To support this argument there are four propositions I wish to defend in the remainder of my talk.
- Proposition 1: In order for our societies to have a bright and sustainable future, we need to invest in our problem-solving capacity. Since intelligence is equivalent to problem-solving capacity another way of putting this is to say that we must invest in our intelligence capital. This type of capital, not simply labour or technology or natural resources, is crucial to our long-term survival.
Why is this true? I take my support for this from Joseph Tainter’s argument in The Collapse of Complex Societies ↗. For those who do not know, Tainter’s book tries to explain why complex historical civilisations collapsed. He looks at all the famous examples: the Western Chou Empire, The Egyptian Old Kingdom, The Hittite Empire, the Western Roman Empire, and Lowland Classic Maya. After reviewing and dismissing typical explanations for this collapse — including the caim that environmental damage and destruction is the main culprit — Tainter concludes that insufficient of problem-solving capacity is the root cause of civilisational decline. His argument is relatively simple ↗ and consists of five claims:
- Human societies are organisations that solve basic existential and psychological problems for their members. They thereby generate benefits (B) for their members and, in order to sustain themselves, they must continue to solve problems and generate benefits.

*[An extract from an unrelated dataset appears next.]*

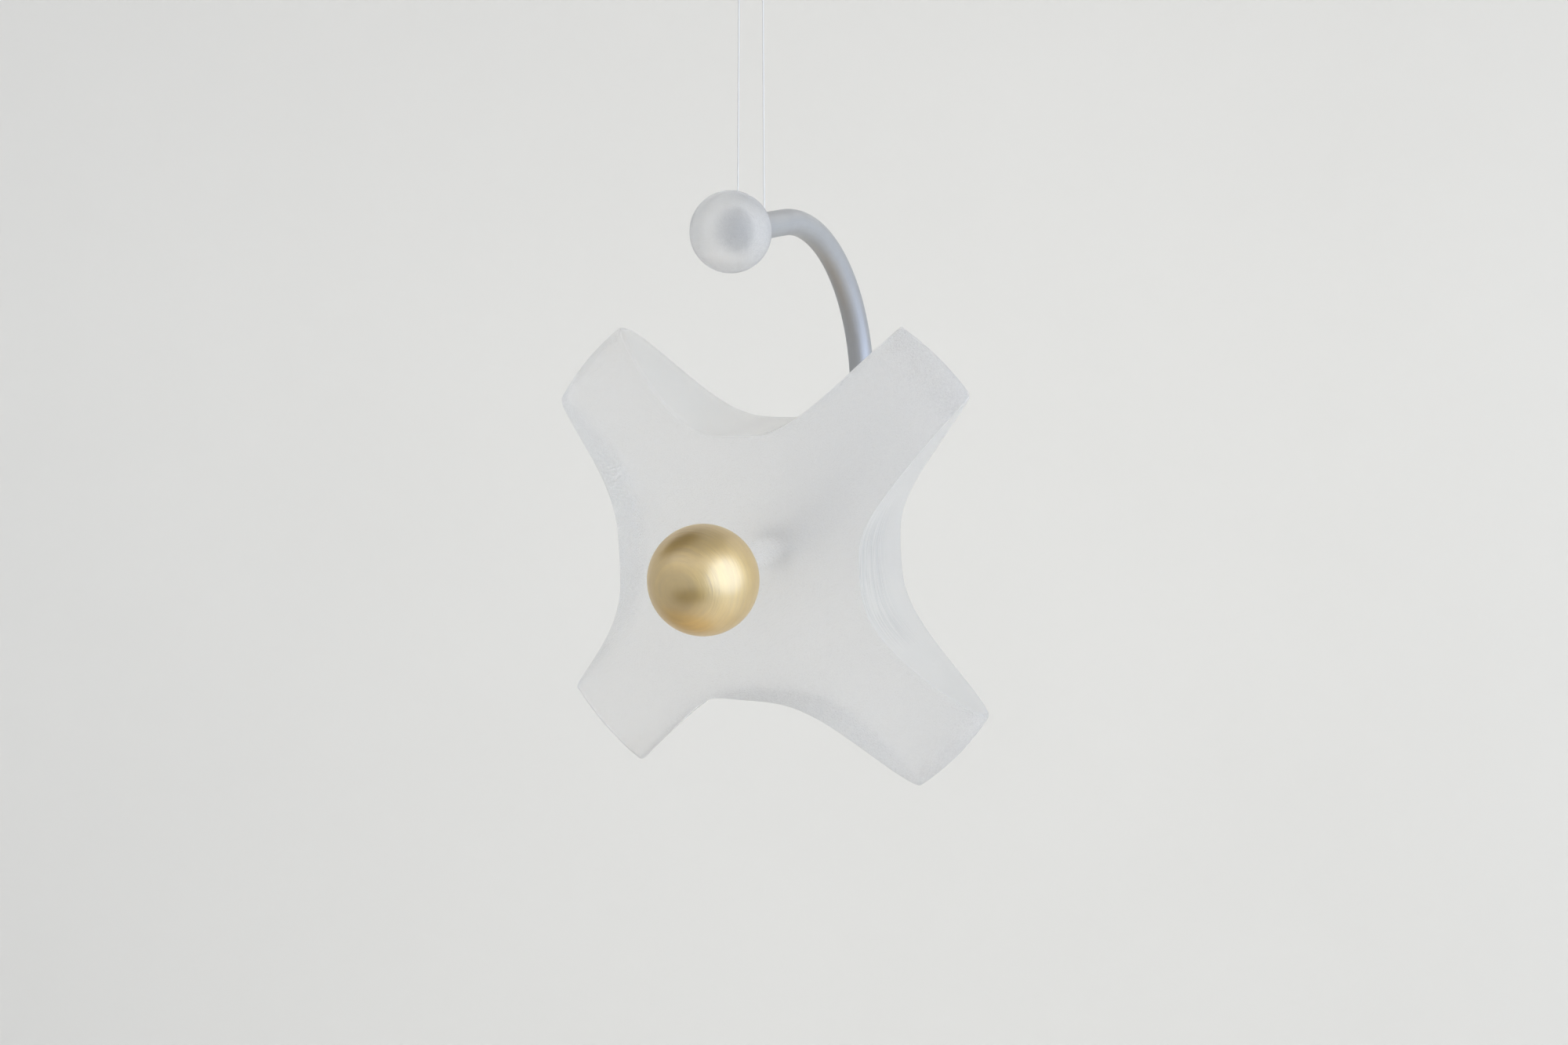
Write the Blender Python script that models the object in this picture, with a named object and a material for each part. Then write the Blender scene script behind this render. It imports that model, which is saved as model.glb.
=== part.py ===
"""Hanging star ornament: a frosted lens-shaped star threaded on a bent rod.

The rod starts in a brass ball in front of the star, passes through the star's middle, bends up
and forward over the top like a hook, and ends in a small frosted ball. A loop of clear thread
is slung under the hook just behind that ball, and both its strands rise to a small ceiling
button. The whole ornament hangs tipped forward, because the brass ball pulls its front down.

World frame: the origin is the middle of the button's top face, +Z is up along the thread, the
hook lies in the YZ plane and the brass ball faces -Y. Units are metres.
"""

import math

import bmesh
import bpy
from mathutils import Matrix, Vector

MM = 0.001

# Star: a lens turned about its middle, with four concave cuts between its arms
STAR_RIM_RADIUS = 49.1 * MM
STAR_THICKNESS = 22.1 * MM
STAR_EDGE = 0.8 * MM  # thickness left at the very rim
STAR_FULLNESS = 0.64  # 0.5 would make each face half an ellipsoid, 1 a parabola
STAR_TURN = math.radians(2.05)  # about the rod, clockwise from the front
CUT_DEPTHS = (22.1 * MM, 22.8 * MM, 23.8 * MM, 23.5 * MM)  # middle to throat: right, top, left, bottom
CUT_RADIUS = 20.5 * MM  # of the curve at each throat
CUT_CONIC = -1.15  # -1 would be a parabola

# Rod, in the ornament's own frame: the star's middle is the origin and its axis is Y
ROD_DIAMETER = 4.76 * MM
LOWER_BEND = 27.5 * MM
UPPER_BEND = 30.0 * MM
UPPER_BEND_Y = 18.4 * MM  # how far behind the star's middle the upper bend is centred
HOOK_DROOP = math.radians(1.0)  # slope of the top run, down to the small ball
ROD_IN_BRASS = 6.0 * MM
ROD_IN_FROSTED = 5.2 * MM

# Balls
BRASS_BALL_RADIUS = 9.525 * MM
BRASS_BALL_Y = -24.4 * MM
FROSTED_BALL_RADIUS = 7.15 * MM
FROSTED_BALL_Y = -3.6 * MM

# How it hangs
HANG_TILT = math.radians(10.4)  # the star's face looks this much downwards
HANG_Y = 4.4 * MM  # where the thread passes under the hook's top run
THREAD_DROP = 46.6 * MM  # from the mount down to the rod's middle at the thread
THREAD_DIAMETER = 0.3 * MM
BUTTON_DIAMETER = 12.0 * MM
BUTTON_THICKNESS = 3.0 * MM
BUTTON_EDGE = 0.5 * MM

# The thread's route, in millimetres from the mount: down one side, under the rod, up the other
THREAD_ROUTE = (
    (-2.35, 0.0, -3.3),
    (-2.38, 0.0, -9.0),
    (-2.41, 0.0, -15.0),
    (-2.45, 0.0, -21.0),
    (-2.49, 0.0, -27.0),
    (-2.53, 0.0, -33.0),
    (-2.57, 0.0, -38.0),
    (-2.61, 0.0, -42.0),
    (-2.64, 0.0, -45.0),
    (-2.63, 0.0, -46.8),
    (-2.28, 0.0, -47.95),
    (-1.32, 0.0, -48.92),
    (0.0, 0.0, -49.3),
    (1.32, 0.0, -48.92),
    (2.28, 0.0, -47.95),
    (2.63, 0.0, -46.8),
    (2.64, 0.0, -45.0),
    (2.61, 0.0, -42.0),
    (2.57, 0.0, -38.0),
    (2.53, 0.0, -33.0),
    (2.49, 0.0, -27.0),
    (2.45, 0.0, -21.0),
    (2.41, 0.0, -15.0),
    (2.38, 0.0, -9.0),
    (2.35, 0.0, -3.3),
)

# Fineness of the faceted solids
GAP = 0.3 * MM  # left between pieces that touch
LENS_SEGMENTS = 96
LENS_RINGS = 11
CUT_POINTS = 25
BALL_SEGMENTS = 36
BALL_RINGS = 22
BEND_STEP = math.radians(6.0)

HOOK_HEIGHT = LOWER_BEND + UPPER_BEND


# Materials


def material(name, colour, roughness, metallic=0.0, transmission=0.0):
    made = bpy.data.materials.new(name)
    made.use_nodes = True
    shader = made.node_tree.nodes["Principled BSDF"]
    shader.inputs["Base Color"].default_value = (*colour, 1.0)
    shader.inputs["Roughness"].default_value = roughness
    shader.inputs["Metallic"].default_value = metallic
    shader.inputs["Transmission Weight"].default_value = transmission
    made.diffuse_color = (*colour, 1.0)
    return made


# Shapes


def add(mesh_builder, name, finish, parent=None):
    """A new object whose mesh is what mesh_builder left, shaded smooth but for its sharp edges."""
    bmesh.ops.remove_doubles(mesh_builder, verts=mesh_builder.verts, dist=1e-7)
    bmesh.ops.recalc_face_normals(mesh_builder, faces=mesh_builder.faces)
    mesh = bpy.data.meshes.new(name)
    mesh_builder.to_mesh(mesh)
    mesh_builder.free()
    mesh.shade_smooth()
    mesh.set_sharp_from_angle(angle=math.radians(35))
    if finish:
        mesh.materials.append(finish)
    made = bpy.data.objects.new(name, mesh)
    bpy.context.scene.collection.objects.link(made)
    made.parent = parent
    return made


def cut(target, cutter):
    """Takes cutter away from target, and hides it."""
    cutter.hide_render = True
    cutter.display_type = "WIRE"
    modifier = target.modifiers.new(cutter.name, "BOOLEAN")
    modifier.operation = "DIFFERENCE"
    modifier.solver = "EXACT"
    modifier.object = cutter


def bore(target, name, start, end, parent):
    """A round hole for the rod in target, along Y from start to end in the parent's frame."""
    shape = bmesh.new()
    bmesh.ops.create_cone(
        shape,
        cap_ends=True,
        segments=24,
        radius1=ROD_DIAMETER / 2 + GAP,
        radius2=ROD_DIAMETER / 2 + GAP,
        depth=(end - start).length,
    )
    drill = add(shape, name, None, parent)
    drill.location = (start + end) / 2
    drill.rotation_euler = (end - start).to_track_quat("Z", "Y").to_euler()
    cut(target, drill)


def half_thickness(share):
    """Half the lens's thickness at this share of its rim radius."""
    return STAR_EDGE / 2 + (STAR_THICKNESS - STAR_EDGE) / 2 * (1 - share**2) ** STAR_FULLNESS


def turned_lens():
    """The lens, spun about Y from its profile."""
    shares = [math.sin(math.pi / 2 * ring / LENS_RINGS) for ring in range(LENS_RINGS + 1)]
    front = [Vector((STAR_RIM_RADIUS * s, -half_thickness(s), 0)) for s in shares]
    back = [Vector((point.x, -point.y, 0)) for point in reversed(front)]
    shape = bmesh.new()
    corners = [shape.verts.new(point) for point in front + back]
    profile = [shape.edges.new(pair) for pair in zip(corners, corners[1:])]
    bmesh.ops.spin(
        shape,
        geom=corners + profile,
        axis=(0, 1, 0),
        angle=2 * math.pi,
        steps=LENS_SEGMENTS,
        use_merge=True,
    )
    return shape


def throat_curve(depth, across):
    """How far from the star's middle a cut's face lies, at this distance across the cut."""
    squared = (across / CUT_RADIUS) ** 2
    return depth + CUT_RADIUS * squared / (1 + math.sqrt(1 - (1 + CUT_CONIC) * squared))


def notch_cutter(depth, turn):
    """A block with a rounded nose that makes the cut to this depth, turned about the star's axis."""
    reach = 1.2 * STAR_RIM_RADIUS
    widest = 0.8 * STAR_RIM_RADIUS
    shape = bmesh.new()
    outline = []
    for index in range(CUT_POINTS):
        across = widest * (2 * index / (CUT_POINTS - 1) - 1)
        outline.append(shape.verts.new((throat_curve(depth, across), -STAR_THICKNESS, across)))
    far = max(reach, outline[0].co.x + STAR_EDGE)
    outline += [shape.verts.new((far, -STAR_THICKNESS, side * widest)) for side in (1, -1)]
    face = shape.faces.new(outline)
    moved = bmesh.ops.extrude_face_region(shape, geom=[face])["geom"]
    corners = [item for item in moved if isinstance(item, bmesh.types.BMVert)]
    bmesh.ops.translate(shape, verts=corners, vec=(0, 2 * STAR_THICKNESS, 0))
    bmesh.ops.rotate(shape, verts=shape.verts, matrix=Matrix.Rotation(-turn, 3, "Y"))
    return shape


def star(finish, ornament):
    made = add(turned_lens(), "star", finish, ornament)
    made.rotation_euler.y = STAR_TURN
    for index, depth in enumerate(CUT_DEPTHS):
        cutter = add(notch_cutter(depth, index * math.pi / 2), f"notch_cutter_{index + 1}", None, made)
        cut(made, cutter)
    face = Vector((0, STAR_THICKNESS, 0))
    bore(made, "star_drill", -face, face, made)
    return made


def ball(name, radius, centre, rod_end, finish, ornament):
    """A ball with a blind hole for the rod, which leaves it backwards along Y."""
    shape = bmesh.new()
    bmesh.ops.create_uvsphere(shape, u_segments=BALL_SEGMENTS, v_segments=BALL_RINGS, radius=radius)
    bmesh.ops.rotate(shape, verts=shape.verts, matrix=Matrix.Rotation(math.pi / 2, 3, "X"))
    made = add(shape, name, finish, ornament)
    made.location = centre
    outward = (rod_end - centre).normalized()
    bore(made, f"{name}_drill", rod_end - outward * GAP, centre + outward * radius * 1.5, ornament)
    return made


# Rod


def top_run(y):
    """The point of the rod's top run at this distance behind the star's middle."""
    start = Vector((0, UPPER_BEND_Y, LOWER_BEND)) + UPPER_BEND * Vector(
        (0, -math.sin(HOOK_DROOP), math.cos(HOOK_DROOP))
    )
    return start + Vector((0, -1, -math.tan(HOOK_DROOP))) * (start.y - y)


def bend(centre, radius, start, end):
    """Points along an arc in the YZ plane, from one angle to another."""
    steps = math.ceil((end - start) / BEND_STEP)
    angles = [start + (end - start) * step / steps for step in range(steps + 1)]
    return [centre + radius * Vector((0, math.cos(a), math.sin(a))) for a in angles]


def rod_line():
    """The rod's middle line, from inside the brass ball to inside the frosted one."""
    front_end = Vector((0, BRASS_BALL_Y + BRASS_BALL_RADIUS - ROD_IN_BRASS, 0))
    top_end = top_run(FROSTED_BALL_Y + FROSTED_BALL_RADIUS - ROD_IN_FROSTED)
    lower_centre = Vector((0, UPPER_BEND_Y + UPPER_BEND - LOWER_BEND, LOWER_BEND))
    upper_centre = Vector((0, UPPER_BEND_Y, LOWER_BEND))
    lower = bend(lower_centre, LOWER_BEND, -math.pi / 2, 0)
    upper = bend(upper_centre, UPPER_BEND, 0, math.pi / 2 + HOOK_DROOP)
    return [front_end] + lower + upper[1:] + [top_end]


def tube(name, points, diameter, sides, finish, parent=None):
    """A round bar or cord along these points."""
    line = bpy.data.curves.new(name, "CURVE")
    line.dimensions = "3D"
    line.bevel_depth = diameter / 2
    line.bevel_resolution = sides // 2 - 2
    line.use_fill_caps = True
    spline = line.splines.new("POLY")
    spline.points.add(len(points) - 1)
    for corner, point in zip(spline.points, points):
        corner.co = (*point, 1)
    spline.use_smooth = True
    line.materials.append(finish)
    made = bpy.data.objects.new(name, line)
    bpy.context.scene.collection.objects.link(made)
    made.parent = parent
    return made


# Thread and button


def smooth_line(route, per_span):
    """Points on a smooth curve through the route's points."""
    points = [Vector(point) for point in route]
    padded = [2 * points[0] - points[1], *points, 2 * points[-1] - points[-2]]
    line = []
    for before, start, end, after in zip(padded, padded[1:], padded[2:], padded[3:]):
        for step in range(per_span):
            t = step / per_span
            line.append(
                0.5
                * (
                    2 * start
                    + (end - before) * t
                    + (2 * before - 5 * start + 4 * end - after) * t**2
                    + (3 * start - 3 * end + after - before) * t**3
                )
            )
    return line + [points[-1]]


def button(finish):
    shape = bmesh.new()
    bmesh.ops.create_cone(
        shape,
        cap_ends=True,
        segments=48,
        radius1=BUTTON_DIAMETER / 2,
        radius2=BUTTON_DIAMETER / 2,
        depth=BUTTON_THICKNESS,
    )
    made = add(shape, "ceiling_button", finish)
    made.location.z = -BUTTON_THICKNESS / 2
    rounding = made.modifiers.new("rounded edges", "BEVEL")
    rounding.width = BUTTON_EDGE
    rounding.segments = 3
    rounding.limit_method = "ANGLE"
    rounding.angle_limit = math.radians(60)
    return made


def ornament_frame():
    """The tipped frame that carries the star, the rod and both balls."""
    frame = bpy.data.objects.new("ornament_frame", None)
    bpy.context.scene.collection.objects.link(frame)
    tip = Matrix.Rotation(HANG_TILT, 3, "X")
    frame.rotation_euler.x = HANG_TILT
    frame.location = Vector((0, 0, -THREAD_DROP)) - tip @ top_run(HANG_Y)
    return frame


def build():
    for thing in list(bpy.data.objects):
        bpy.data.objects.remove(thing)

    frosted = material("frosted_acrylic", (0.80, 0.84, 0.85), 0.45, transmission=0.8)
    brass = material("brushed_brass", (0.62, 0.44, 0.20), 0.32, metallic=1.0)
    aluminium = material("satin_aluminium", (0.56, 0.58, 0.60), 0.42, metallic=1.0)
    clear = material("clear_nylon", (0.90, 0.91, 0.92), 0.15, transmission=0.7)
    white = material("white_plastic", (0.82, 0.82, 0.80), 0.5)

    ornament = ornament_frame()
    star(frosted, ornament)
    tube("hook_rod", rod_line(), ROD_DIAMETER, 20, aluminium, ornament)
    brass_centre = Vector((0, BRASS_BALL_Y, 0))
    brass_end = Vector((0, BRASS_BALL_Y + BRASS_BALL_RADIUS - ROD_IN_BRASS, 0))
    ball("brass_ball", BRASS_BALL_RADIUS, brass_centre, brass_end, brass, ornament)
    frosted_centre = top_run(FROSTED_BALL_Y)
    frosted_end = top_run(FROSTED_BALL_Y + FROSTED_BALL_RADIUS - ROD_IN_FROSTED)
    ball("frosted_ball", FROSTED_BALL_RADIUS, frosted_centre, frosted_end, frosted, ornament)

    route = [Vector(point) * MM for point in THREAD_ROUTE]
    tube("hanging_thread", smooth_line(route, 3), THREAD_DIAMETER, 8, clear)
    button(white)


build()
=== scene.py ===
"""Hanging star ornament, dressed: frosted acrylic star and ball, satin aluminium rod,
brushed brass ball, clear thread and its ceiling button, in a pale studio.
"""

import math

import bmesh
import bpy
import numpy as np
from mathutils import Euler, Matrix, Vector, geometry


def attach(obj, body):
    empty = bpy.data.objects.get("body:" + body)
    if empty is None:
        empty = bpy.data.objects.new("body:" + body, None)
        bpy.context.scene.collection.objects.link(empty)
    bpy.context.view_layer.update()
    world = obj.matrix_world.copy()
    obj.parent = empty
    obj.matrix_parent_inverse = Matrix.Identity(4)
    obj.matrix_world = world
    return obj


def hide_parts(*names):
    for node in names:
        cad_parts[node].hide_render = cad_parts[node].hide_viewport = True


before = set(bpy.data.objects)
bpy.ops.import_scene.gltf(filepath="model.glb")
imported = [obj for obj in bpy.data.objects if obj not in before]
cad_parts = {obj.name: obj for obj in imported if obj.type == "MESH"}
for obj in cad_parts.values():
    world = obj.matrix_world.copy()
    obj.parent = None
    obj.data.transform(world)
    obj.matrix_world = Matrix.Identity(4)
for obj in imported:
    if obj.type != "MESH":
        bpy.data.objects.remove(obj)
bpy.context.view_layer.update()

MM = 0.001

# ---------------------------------------------------------------- sizes
# The rod and how it hangs are the solids' own. The star and the balls are a hair smaller than
# their solids, and the star's cuts and edges are shaped more finely than the solid's.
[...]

- Like all organisations, human societies must capture and expend energy (C) in order to sustain their problem-solving capacity. Classically, societies have captured energy by foraging, farming, burning fossil fuels, and also through war and imperial expansion.
- Therefore, in order to sustain themselves, societies face a basic cost-benefit equation: the benefits of increased energy expenditure on problem-solving capacity must exceed the costs (i.e. B must be > C)
- Increased investment in problem-solving capacity usually yields higher returns (B ↑) but this often comes at an increasing per capita cost so that, at a certain point, the marginal benefits (mB) of increased investment are outweighed by the marginal costs (mC).
- If mC exceeds the mB at an increasing rate, societies will collapse (i.e. experience a rapid and significant decline in socio-political complexity: this can encompass war, famine, or partition and fragmentation).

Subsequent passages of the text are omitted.